Bien qu’il y ait eu une légère reprise des problèmes de drogue en Chine ces dernières années, celui auquel elle est confrontée est exponentiellement plus petit que celui auquel elle devait faire face pendant la période précédant la naissance de la « Nouvelle Chine », en 1949. Un article du Los Angeles Times de 1990 décrit les efforts anti drogues entrepris par le gouvernement chinois : « L’épidémie d’opium, autrefois répandue en Chine, a été pratiquement anéantie après la révolution communiste de 1949. » L’article continue en citant les Nouvelles de la Jeunesse pékinoise, qui proclament : « Cette horreur, qui avait disparu depuis des années, est réapparue dans notre pays comme un fantôme […] elle ne s’est pas encore généralisée, mais elle n’apportera que des catastrophes si nous ne l’arrêtons pas. »

Drogue et désindustrialisation

Quand les communistes chinois parlent de leur histoire, ils se réfèrent au fléau de la toxicomanie, non pas comme une défaillance morale de la part des utilisateurs récréatifs ou même comme une catastrophe médicale aléatoire qui frappe les malheureux. Dans le récit historique de la Chine, la drogue était quelque chose d’imposé au pays par les banquiers étrangers et les monopolistes occidentaux. Les drogues servaient à affaiblir le peuple chinois, à l’asservir et à l’empêcher de développer sa propre économie indépendante. Alors que la dépendance à l’opium et à l’héroïne n’est plus répandue en Chine, la fabrication de l’acier, les trains à grande vitesse, les systèmes informatiques avancés et les satellites le sont.

Dans la « Rust Belt » désindustrialisée des États-Unis, de nombreux Américains ont voté pour Donald Trump, parce qu’ils espéraient qu’il ferait repartir l’économie et ramènerait aux États-Unis un centre florissant de production industrielle et un niveau de vie en hausse. Ce sont ces États du Midwest, très désindustrialisés, qui ont été les plus durement touchés par la crise de l’héroïne, ainsi que par le suicide, la maladie mentale et d’autres « maladies du désespoir » associées à une baisse générale du niveau de vie.

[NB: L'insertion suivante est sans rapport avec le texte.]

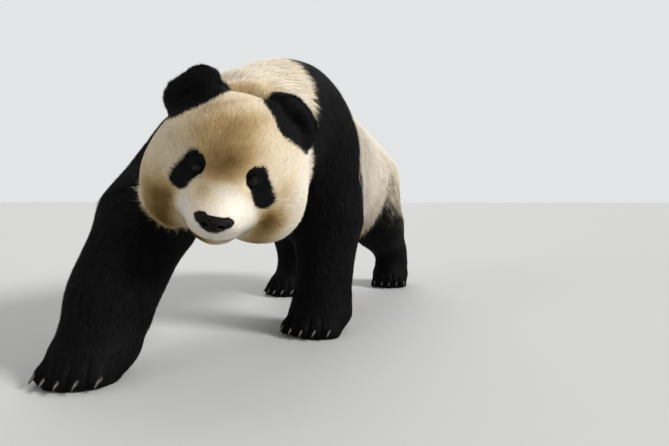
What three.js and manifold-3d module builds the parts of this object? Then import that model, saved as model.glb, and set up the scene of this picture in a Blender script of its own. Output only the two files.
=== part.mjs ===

Plutôt que d’accuser la Chine pour les problèmes de drogue, peut-être devrions-nous apprendre des méthodes utilisées par le peuple chinois pour éliminer la toxicomanie et sortir des millions de personnes de la pauvreté. Si l’histoire nous montre quelque chose, c’est que les solutions sont mille fois plus utiles que les boucs émissaires.